(The problem):
Can you find the lines of the listing that include "axes" and copy every one?

(Data block):
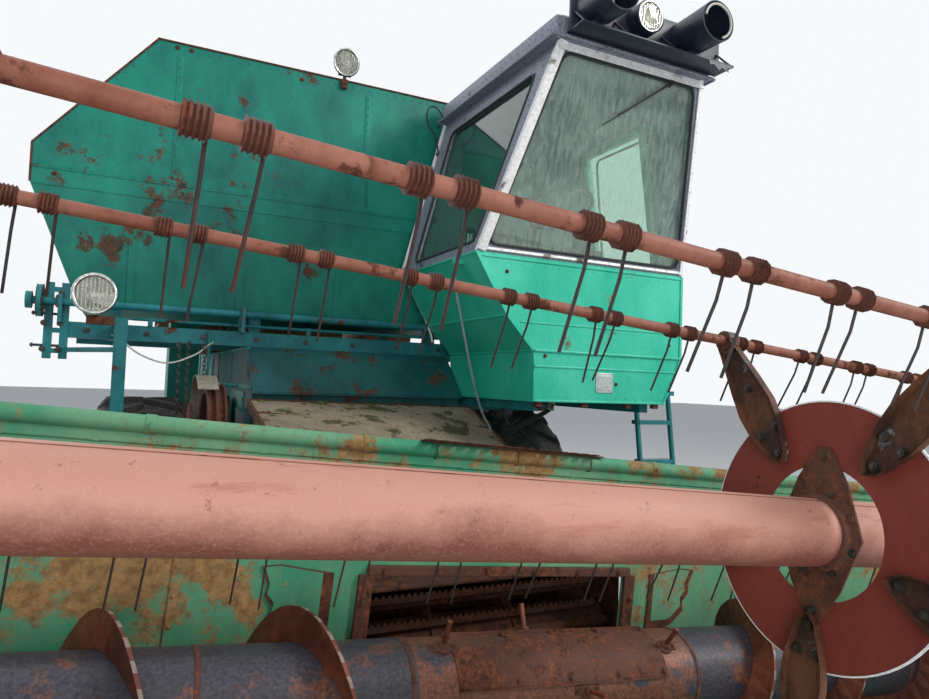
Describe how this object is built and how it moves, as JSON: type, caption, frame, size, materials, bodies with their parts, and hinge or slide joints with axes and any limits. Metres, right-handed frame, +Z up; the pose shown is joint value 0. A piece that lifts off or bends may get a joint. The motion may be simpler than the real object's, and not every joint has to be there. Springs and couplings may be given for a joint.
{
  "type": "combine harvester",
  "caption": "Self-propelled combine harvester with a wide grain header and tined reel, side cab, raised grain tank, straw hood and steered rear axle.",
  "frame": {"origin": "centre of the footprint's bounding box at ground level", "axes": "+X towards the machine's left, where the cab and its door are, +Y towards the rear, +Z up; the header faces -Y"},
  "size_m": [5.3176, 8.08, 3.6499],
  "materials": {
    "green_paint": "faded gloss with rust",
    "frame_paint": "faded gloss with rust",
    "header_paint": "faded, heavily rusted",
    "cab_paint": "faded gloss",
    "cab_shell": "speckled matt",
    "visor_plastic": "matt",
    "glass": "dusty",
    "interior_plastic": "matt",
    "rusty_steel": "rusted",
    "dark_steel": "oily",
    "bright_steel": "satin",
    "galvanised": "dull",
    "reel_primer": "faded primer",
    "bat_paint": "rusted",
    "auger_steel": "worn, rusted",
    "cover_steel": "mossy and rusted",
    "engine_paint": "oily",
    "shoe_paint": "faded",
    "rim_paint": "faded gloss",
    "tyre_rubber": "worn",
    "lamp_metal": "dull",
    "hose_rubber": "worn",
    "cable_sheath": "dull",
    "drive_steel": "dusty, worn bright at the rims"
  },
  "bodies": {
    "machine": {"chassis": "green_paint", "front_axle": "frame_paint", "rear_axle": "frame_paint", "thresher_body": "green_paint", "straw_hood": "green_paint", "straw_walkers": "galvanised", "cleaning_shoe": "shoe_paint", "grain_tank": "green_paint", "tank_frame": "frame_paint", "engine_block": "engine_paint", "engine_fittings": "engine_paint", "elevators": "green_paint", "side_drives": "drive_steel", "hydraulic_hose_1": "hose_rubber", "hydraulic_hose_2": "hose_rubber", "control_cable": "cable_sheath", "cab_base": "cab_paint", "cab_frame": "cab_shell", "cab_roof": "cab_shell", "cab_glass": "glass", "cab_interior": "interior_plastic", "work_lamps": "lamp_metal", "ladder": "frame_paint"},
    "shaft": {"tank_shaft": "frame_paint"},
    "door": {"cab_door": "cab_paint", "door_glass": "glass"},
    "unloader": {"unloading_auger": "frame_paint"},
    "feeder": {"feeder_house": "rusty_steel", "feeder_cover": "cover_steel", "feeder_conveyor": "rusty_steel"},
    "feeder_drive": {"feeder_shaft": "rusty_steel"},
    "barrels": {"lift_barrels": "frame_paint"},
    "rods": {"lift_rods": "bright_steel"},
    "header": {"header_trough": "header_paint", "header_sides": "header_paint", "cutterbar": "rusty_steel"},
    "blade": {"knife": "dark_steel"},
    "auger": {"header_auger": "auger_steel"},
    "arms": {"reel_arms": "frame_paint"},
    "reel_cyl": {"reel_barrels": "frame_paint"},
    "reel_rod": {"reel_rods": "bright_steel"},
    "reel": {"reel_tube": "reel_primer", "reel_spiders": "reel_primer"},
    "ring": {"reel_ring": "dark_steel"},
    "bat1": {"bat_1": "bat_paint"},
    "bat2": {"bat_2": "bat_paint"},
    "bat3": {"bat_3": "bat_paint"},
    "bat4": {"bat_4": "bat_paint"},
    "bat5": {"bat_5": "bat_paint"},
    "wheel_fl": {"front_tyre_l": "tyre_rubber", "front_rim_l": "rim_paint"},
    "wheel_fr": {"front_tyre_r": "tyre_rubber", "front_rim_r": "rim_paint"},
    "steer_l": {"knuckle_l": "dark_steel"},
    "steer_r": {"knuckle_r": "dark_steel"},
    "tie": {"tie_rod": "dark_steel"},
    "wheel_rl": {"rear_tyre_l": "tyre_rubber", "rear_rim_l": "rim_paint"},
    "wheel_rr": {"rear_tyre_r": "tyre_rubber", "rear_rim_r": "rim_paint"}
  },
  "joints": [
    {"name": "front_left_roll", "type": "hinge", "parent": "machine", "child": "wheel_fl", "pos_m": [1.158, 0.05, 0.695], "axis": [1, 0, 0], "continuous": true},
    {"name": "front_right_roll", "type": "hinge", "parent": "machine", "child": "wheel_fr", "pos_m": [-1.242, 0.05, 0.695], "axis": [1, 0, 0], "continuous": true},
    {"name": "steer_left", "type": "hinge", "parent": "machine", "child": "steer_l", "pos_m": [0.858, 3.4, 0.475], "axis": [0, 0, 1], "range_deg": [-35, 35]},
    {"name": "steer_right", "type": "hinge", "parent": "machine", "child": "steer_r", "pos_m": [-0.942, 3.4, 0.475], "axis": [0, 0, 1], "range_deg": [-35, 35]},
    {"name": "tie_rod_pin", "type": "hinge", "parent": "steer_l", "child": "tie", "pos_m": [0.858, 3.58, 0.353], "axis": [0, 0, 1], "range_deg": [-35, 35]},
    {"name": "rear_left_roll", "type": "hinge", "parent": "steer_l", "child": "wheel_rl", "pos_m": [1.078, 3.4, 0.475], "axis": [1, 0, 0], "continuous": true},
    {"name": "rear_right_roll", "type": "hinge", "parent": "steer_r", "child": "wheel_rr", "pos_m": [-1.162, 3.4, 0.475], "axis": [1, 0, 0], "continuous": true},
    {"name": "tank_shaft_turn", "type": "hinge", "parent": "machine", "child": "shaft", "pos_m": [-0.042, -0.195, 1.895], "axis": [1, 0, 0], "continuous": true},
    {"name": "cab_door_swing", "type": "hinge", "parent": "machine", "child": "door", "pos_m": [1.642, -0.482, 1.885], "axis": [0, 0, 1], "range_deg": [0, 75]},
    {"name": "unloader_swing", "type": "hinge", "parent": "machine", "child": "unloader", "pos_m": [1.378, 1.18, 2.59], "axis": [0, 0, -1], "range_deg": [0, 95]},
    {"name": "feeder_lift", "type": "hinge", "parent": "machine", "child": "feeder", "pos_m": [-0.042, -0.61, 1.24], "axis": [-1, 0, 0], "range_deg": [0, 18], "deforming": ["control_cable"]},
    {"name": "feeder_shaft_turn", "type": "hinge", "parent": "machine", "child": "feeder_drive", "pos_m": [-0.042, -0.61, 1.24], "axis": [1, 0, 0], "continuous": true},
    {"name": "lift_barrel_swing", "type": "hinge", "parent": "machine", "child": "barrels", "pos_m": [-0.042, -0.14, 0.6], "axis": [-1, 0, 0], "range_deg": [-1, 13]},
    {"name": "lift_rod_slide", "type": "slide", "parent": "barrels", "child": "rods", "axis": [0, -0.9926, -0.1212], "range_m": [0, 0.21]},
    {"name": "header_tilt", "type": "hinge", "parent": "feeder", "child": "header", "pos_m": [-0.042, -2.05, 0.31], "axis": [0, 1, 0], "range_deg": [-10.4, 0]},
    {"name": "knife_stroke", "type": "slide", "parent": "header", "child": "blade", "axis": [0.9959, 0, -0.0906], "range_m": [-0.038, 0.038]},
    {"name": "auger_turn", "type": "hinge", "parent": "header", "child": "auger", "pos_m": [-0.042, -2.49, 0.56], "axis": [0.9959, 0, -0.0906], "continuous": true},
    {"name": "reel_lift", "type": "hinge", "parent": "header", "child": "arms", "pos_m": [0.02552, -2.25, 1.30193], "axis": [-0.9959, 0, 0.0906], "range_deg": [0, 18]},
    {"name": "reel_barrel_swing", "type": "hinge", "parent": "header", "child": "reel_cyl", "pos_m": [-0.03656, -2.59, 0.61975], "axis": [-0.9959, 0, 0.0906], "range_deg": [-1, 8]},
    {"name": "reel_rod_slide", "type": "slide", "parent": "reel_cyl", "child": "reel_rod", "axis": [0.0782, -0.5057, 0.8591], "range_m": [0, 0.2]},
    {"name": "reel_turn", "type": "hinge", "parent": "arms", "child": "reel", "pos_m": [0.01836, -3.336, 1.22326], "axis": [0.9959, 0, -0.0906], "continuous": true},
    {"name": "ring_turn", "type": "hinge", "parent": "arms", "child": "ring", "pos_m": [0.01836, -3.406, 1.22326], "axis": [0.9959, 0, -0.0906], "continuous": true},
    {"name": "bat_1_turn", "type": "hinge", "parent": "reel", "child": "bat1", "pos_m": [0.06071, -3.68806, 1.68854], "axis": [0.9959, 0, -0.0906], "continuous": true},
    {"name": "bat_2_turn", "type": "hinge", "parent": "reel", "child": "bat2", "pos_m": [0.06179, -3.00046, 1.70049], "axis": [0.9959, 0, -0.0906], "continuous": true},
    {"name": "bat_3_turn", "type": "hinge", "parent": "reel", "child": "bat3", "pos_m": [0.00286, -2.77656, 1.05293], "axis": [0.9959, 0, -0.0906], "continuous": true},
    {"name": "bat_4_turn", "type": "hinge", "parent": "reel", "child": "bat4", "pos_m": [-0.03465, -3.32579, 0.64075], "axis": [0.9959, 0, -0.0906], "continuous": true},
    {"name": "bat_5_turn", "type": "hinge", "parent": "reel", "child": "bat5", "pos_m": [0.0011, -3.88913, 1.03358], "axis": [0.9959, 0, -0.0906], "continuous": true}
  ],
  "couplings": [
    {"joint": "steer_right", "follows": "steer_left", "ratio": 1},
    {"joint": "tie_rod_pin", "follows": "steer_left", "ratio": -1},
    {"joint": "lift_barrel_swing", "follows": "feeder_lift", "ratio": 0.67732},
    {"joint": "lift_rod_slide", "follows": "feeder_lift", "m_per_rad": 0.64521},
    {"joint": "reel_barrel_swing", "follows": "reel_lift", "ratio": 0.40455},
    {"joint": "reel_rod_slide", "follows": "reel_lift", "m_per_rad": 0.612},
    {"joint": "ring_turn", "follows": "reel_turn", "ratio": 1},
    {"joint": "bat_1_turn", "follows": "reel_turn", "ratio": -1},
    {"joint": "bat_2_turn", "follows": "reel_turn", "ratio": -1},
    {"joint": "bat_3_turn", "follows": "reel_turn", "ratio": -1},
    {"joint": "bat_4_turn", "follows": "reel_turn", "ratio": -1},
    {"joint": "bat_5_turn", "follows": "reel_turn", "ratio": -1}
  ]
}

(Answer):
Describe how this object is built and how it moves, as JSON: type, caption, frame, size, materials, bodies with their parts, and hinge or slide joints with axes and any limits. Metres, right-handed frame, +Z up; the pose shown is joint value 0. A piece that lifts off or bends may get a joint. The motion may be simpler than the real object's, and not every joint has to be there. Springs and couplings may be given for a joint.
  "frame": {"origin": "centre of the footprint's bounding box at ground level", "axes": "+X towards the machine's left, where the cab and its door are, +Y towards the rear, +Z up; the header faces -Y"},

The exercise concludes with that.